Introduction
An unprecedented surge in deportations in recent years has affected tens of thousands, perhaps hundreds of thousands of American children. The traumatic experience of losing a parent for an entire childhood — or being forced to move abroad to remain with that parent — is certain to have a profound impact on the mental health of these U.S. citizen children, according to researchers who have begun a study of this population.
This week, researchers based in Texas, California and Mexico released a joint announcement about a project they began last year to survey deportees’ American-citizen kids. Lead researcher Luis Zayas, dean of the School of Social Work at the University of Texas at Austin, said he wanted to draw attention to his team’s work now because Congress has begun serious negotiations on immigration reform proposals. Zayas hopes legislators take into account the welfare of children whose parents face deportation.
“It’s disturbing because these children are citizens,” Zayas said. “Our country is not accustomed to turning people into exiles.”
The University of California at Davis’ Center for Reducing Health Disparities is also collaborating on the project, along with Mexico’s National Institute of Psychiatry.
The study, expected to be done by next year, is funded with a $182,000 grant from the National Institute of Child Health and Human Development of the National Institutes of Health.
Researchers are interviewing a total of about 80 children in the Austin, Texas, and Sacramento, Calif., areas, as well as children who’ve moved to Mexico to be with parents.
The investigators are asking community groups to help them identify children to interview, and they are promising confidentiality to participants. Two researchers in Missouri and Southern Illinois are also conducting interviews. Most children will probably be between 10 and 15-years-old.
Clinical internal medicine expert Sergio Aguilar-Gaxiola, director of the UC Davis Center for Reducing Health Disparities, said: “We know that family separation can be catastrophic for children in critical stages of their development. Childhood adversity is one of the strongest indicators for early-onset mental health disorders, as well as for the premature manifestation of chronic health conditions.”
In Mexico, researchers will interview children born and raised in America, who have since been uprooted.
A deportation-related move to Mexico “tears away” children from “peers, schools and communities they know. And it is done under government coercion,” Zayas said. “In all of the cases I’ve studied and evaluated, families would have gone to small towns and hamlets [in Mexico] with minimal schooling and to impoverished conditions.”
Zayas said he hopes the evidence researchers produce will be “considered by those who make immigration laws and those who implement them.”
Some of the children affected by deportations have parents who are both undocumented. Others have so-called “mixed status” families, with one parent who is a U.S. citizen or a legal permanent resident and one parent who is undocumented.
The Center for Public Integrity and KQED public radio in California recently reported on the circumstances of U.S. citizens, many with children, who thought they could sponsor their undocumented spouses for legal status with relative ease.

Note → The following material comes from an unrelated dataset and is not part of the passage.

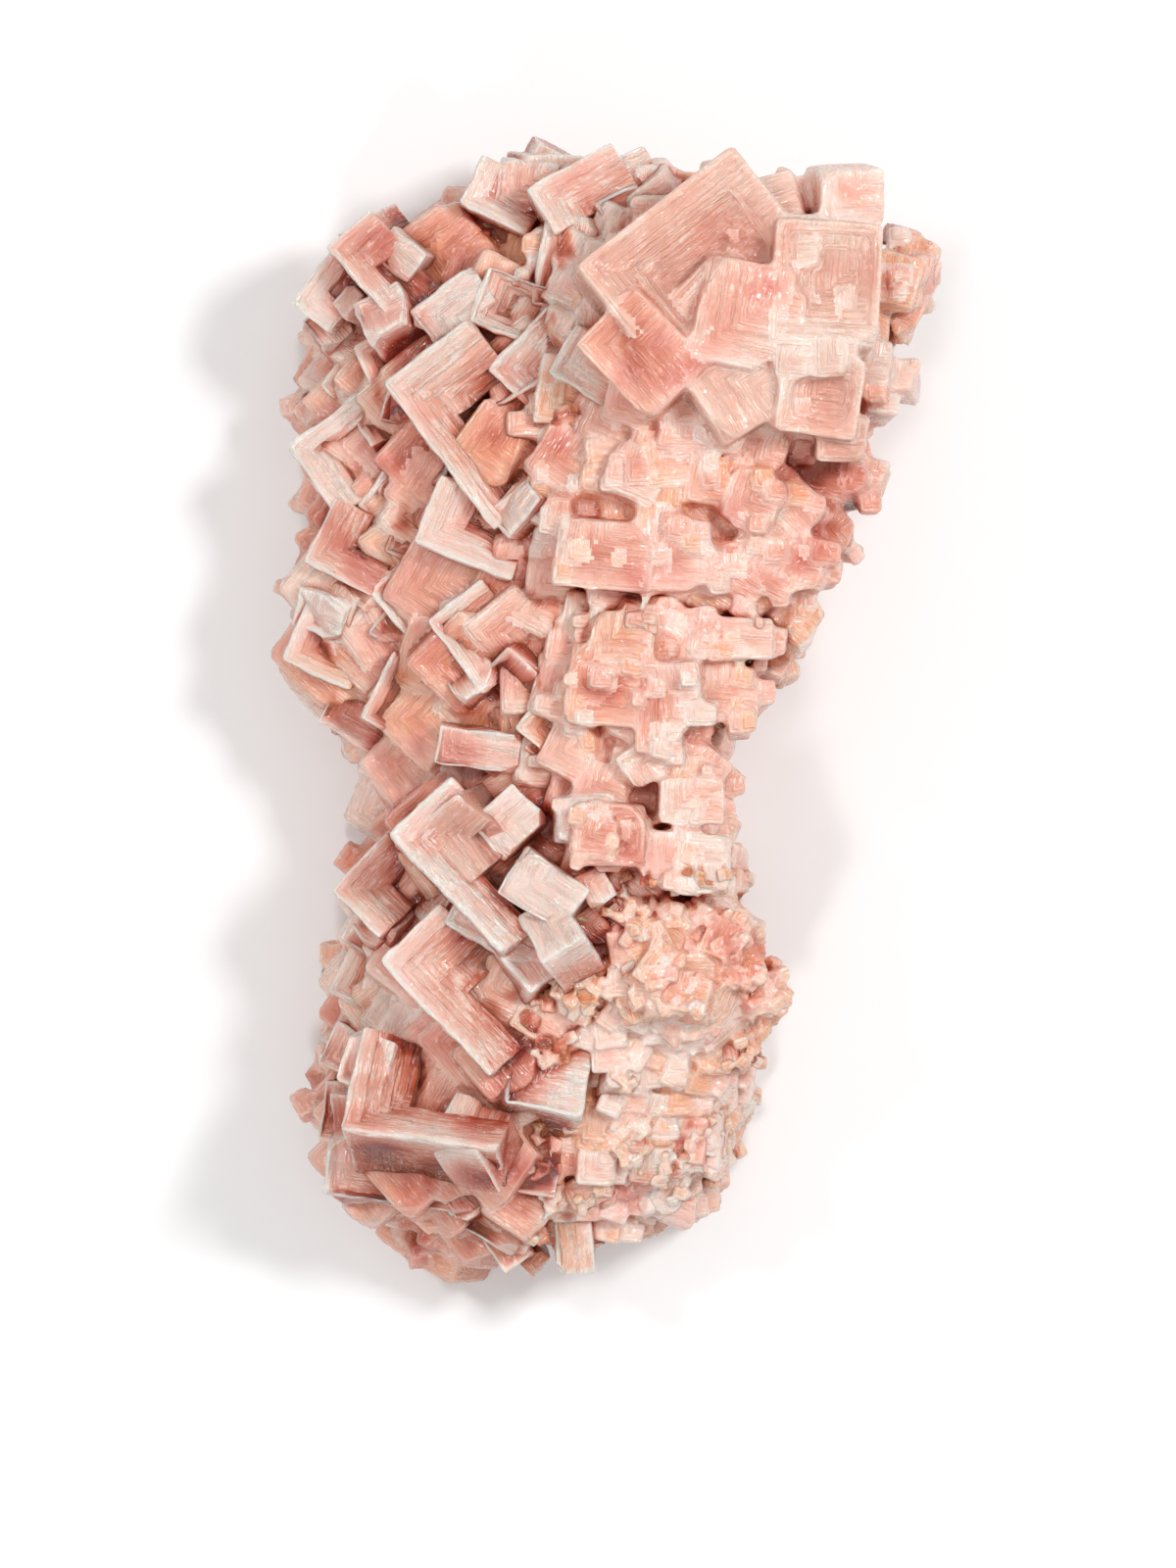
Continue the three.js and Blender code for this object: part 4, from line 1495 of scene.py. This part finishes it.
def build_floor() -> None:
    """Lay the pale floor that the specimen rests on."""
    bpy.ops.mesh.primitive_plane_add(size=6, location=(0, 0, -0.0002))
    floor = bpy.context.object
    floor.name = "floor"
    bench = Bench("pale_floor")
    cloud = bench.noise(bench.out("TexCoord", "Object"), 3)
    colour = bench.mix(cloud, (0.86, 0.86, 0.86, 1), (0.88, 0.88, 0.88, 1))
    shader = bench.node("BsdfPrincipled", None, {"Base Color": colour, "Roughness": 0.8})
    bench.node("OutputMaterial", None, {"Surface": Wire(bench, shader.outputs[0])})
    floor.data.materials.append(bench.material)


def light_and_camera() -> None:
    """Soft light from the right and a camera that looks straight down."""
    world = bpy.data.worlds.new("soft_room")
    bpy.context.scene.world = world
    world.use_nodes = True
    world.node_tree.nodes["Background"].inputs[0].default_value = (1, 1, 1, 1)
    world.node_tree.nodes["Background"].inputs[1].default_value = 0.35
    for name, spot, size, power in (
        ("overhead", (0, 0.1, 1.3), 1.2, 2.5),
        ("key", (0.4, 0.2, 0.65), 0.14, 3.5),
        ("fill", (-0.4, 0.2, 0.6), 0.1, 1.3),
        ("low", (-0.15, -0.4, 0.6), 0.08, 1.2),
    ):
        lamp = bpy.data.lights.new(name, "AREA")
        lamp.size = size
        lamp.energy = power
        holder = bpy.data.objects.new(name, lamp)
        bpy.context.scene.collection.objects.link(holder)
        holder.location = spot
        holder.rotation_euler = (Vector((0, 0, 0.03)) - Vector(spot)).to_track_quat("-Z", "Y").to_euler()
    lens = bpy.data.cameras.new("camera")
    lens.sensor_fit = "AUTO"
    lens.sensor_width = 36
    lens.lens = 120
    lens.clip_start, lens.clip_end = 0.01, 50
    camera = bpy.data.objects.new("camera", lens)
    bpy.context.scene.collection.objects.link(camera)
    camera.location = (-0.00267, -0.0115, 0.919)
    bpy.context.scene.camera = camera
    bpy.context.scene.view_settings.view_transform = "Standard"


def main() -> None:
    """Build the specimen, the floor, the light and the camera."""
    logging.basicConfig(level=logging.INFO, format="%(name)s %(message)s")
    noise.seed_set(NOISE_SEED)
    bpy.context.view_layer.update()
    pieces = Specimen().build()
    log.info("%d pieces", len(pieces))
    build_floor()
    light_and_camera()


if __name__ == "__main__":
    main()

They do have that right to sponsor a spouse. But when they begin the process, their foreign spouses are eventually told that Congress requires them to stay out of the United States for 10 years, or more, as a punishment before they can become legal residents.
This form of mandatory punishment has resulted in many children being separated from parents. Bethany Gonzalez’s two sons, for example, won’t be able to live with their father Jimi in the United States until 2018. By then the Iowa boys will be adults.
Other Americans have moved with their children abroad, and are raising them with spouses in precarious surroundings. Margot Bruemmer of New Jersey, a mother of two, recently visited Congress to urge legislators not to forget the plight of Americans who’ve been forced to leave the United States to keep families together. She told the Center that she has faced kidnapping and extortion threats in Veracruz, Mexico, where she moved so her family can stay together.
Statistics on how many children are affected by deportation or parents being barred from the United States are hard to come by. In 2012, Congress began receiving periodic reports from immigration officials on deportees who claim to have U.S.-born children.
In March of 2012, a Department of Homeland Security report to Congress estimated that during the six months between January and June of 2011, more than 46,400 people claiming to have U.S.-born children were deported from the United States or were otherwise “excluded,” perhaps after losing a legal proceeding to remain here.
Last year, an immigration official told the Center for Public Integrity that 74 percent of this group of deportees had criminal records, but that claim was not included in the report to Congress and no details were released separately.
Academic investigators who have examined deportation records say that deportees’ minor traffic violations and prior immigration violations have cast them into the category of criminal offenders. The Arizona Republic reported in 2011 that 60 percent of all deportees turned over to immigration authorities by local law enforcement agencies had no criminal records or only low-level offenses.
According to more recent records obtained by the Applied Research Center, which focuses on immigration policies, between July 2010 and September 2012, more than 105,500 people claiming to have U.S.-citizen children were deported. More than 99,200 other people claiming to be parents of U.S. citizens were also excluded, found inadmissible or volunteered to leave.
The Pew Hispanic Center estimated that in 2008, the number of children in “mixed status” families — with an undocumented parent — grew from 2.7 million in 2003 to 4 million in 2008.